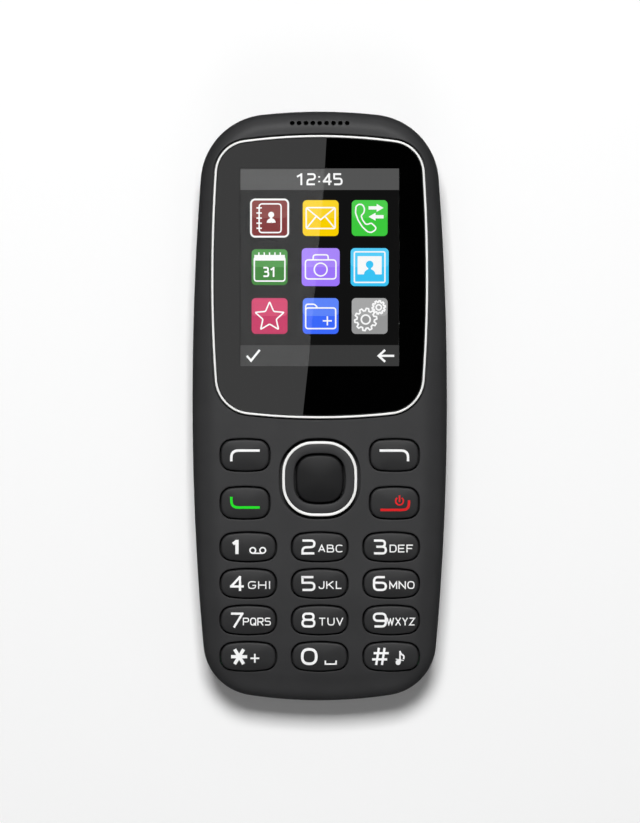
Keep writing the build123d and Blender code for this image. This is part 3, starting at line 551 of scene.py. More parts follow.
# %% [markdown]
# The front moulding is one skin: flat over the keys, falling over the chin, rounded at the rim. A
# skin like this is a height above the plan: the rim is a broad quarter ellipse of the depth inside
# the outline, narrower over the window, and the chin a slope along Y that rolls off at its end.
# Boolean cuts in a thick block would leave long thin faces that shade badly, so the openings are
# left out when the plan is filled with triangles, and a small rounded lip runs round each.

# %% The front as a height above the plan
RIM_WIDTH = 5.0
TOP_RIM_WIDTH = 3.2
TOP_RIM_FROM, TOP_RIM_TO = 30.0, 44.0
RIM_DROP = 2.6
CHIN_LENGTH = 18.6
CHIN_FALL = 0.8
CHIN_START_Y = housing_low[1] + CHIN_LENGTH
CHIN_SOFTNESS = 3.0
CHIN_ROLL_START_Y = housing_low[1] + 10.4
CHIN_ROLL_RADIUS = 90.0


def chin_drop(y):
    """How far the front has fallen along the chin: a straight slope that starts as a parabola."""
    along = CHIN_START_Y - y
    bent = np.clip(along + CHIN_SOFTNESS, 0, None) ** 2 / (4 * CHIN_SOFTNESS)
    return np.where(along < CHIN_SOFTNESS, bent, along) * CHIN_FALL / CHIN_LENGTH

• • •

WHAT TO DO: Quote the material exactly, leaving nothing out.

FINAL RESULT:
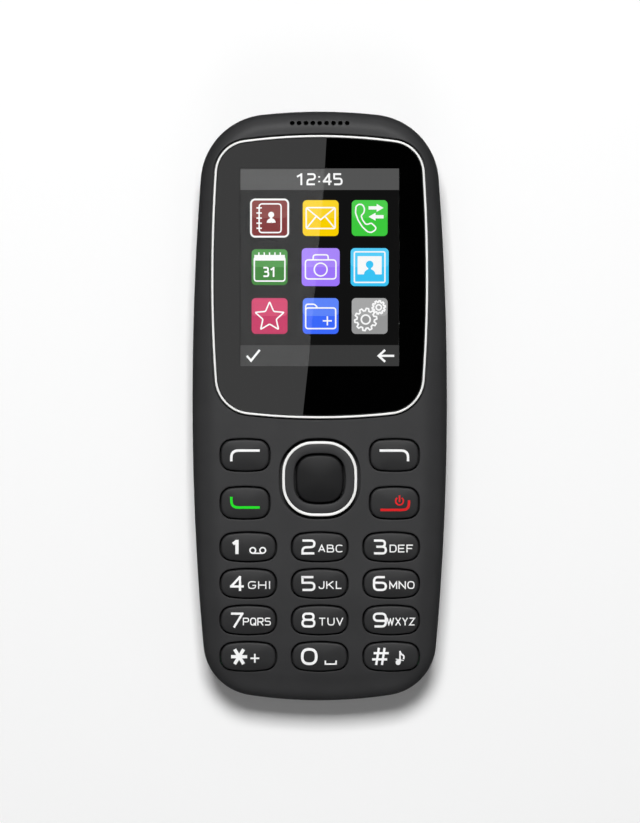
Keep writing the build123d and Blender code for this image. This is part 3, starting at line 551 of scene.py. More parts follow.
# %% [markdown]
# The front moulding is one skin: flat over the keys, falling over the chin, rounded at the rim. A
# skin like this is a height above the plan: the rim is a broad quarter ellipse of the depth inside
# the outline, narrower over the window, and the chin a slope along Y that rolls off at its end.
# Boolean cuts in a thick block would leave long thin faces that shade badly, so the openings are
# left out when the plan is filled with triangles, and a small rounded lip runs round each.

# %% The front as a height above the plan
RIM_WIDTH = 5.0
TOP_RIM_WIDTH = 3.2
TOP_RIM_FROM, TOP_RIM_TO = 30.0, 44.0
RIM_DROP = 2.6
CHIN_LENGTH = 18.6
CHIN_FALL = 0.8
CHIN_START_Y = housing_low[1] + CHIN_LENGTH
CHIN_SOFTNESS = 3.0
CHIN_ROLL_START_Y = housing_low[1] + 10.4
CHIN_ROLL_RADIUS = 90.0


def chin_drop(y):
    """How far the front has fallen along the chin: a straight slope that starts as a parabola."""
    along = CHIN_START_Y - y
    bent = np.clip(along + CHIN_SOFTNESS, 0, None) ** 2 / (4 * CHIN_SOFTNESS)
    return np.where(along < CHIN_SOFTNESS, bent, along) * CHIN_FALL / CHIN_LENGTH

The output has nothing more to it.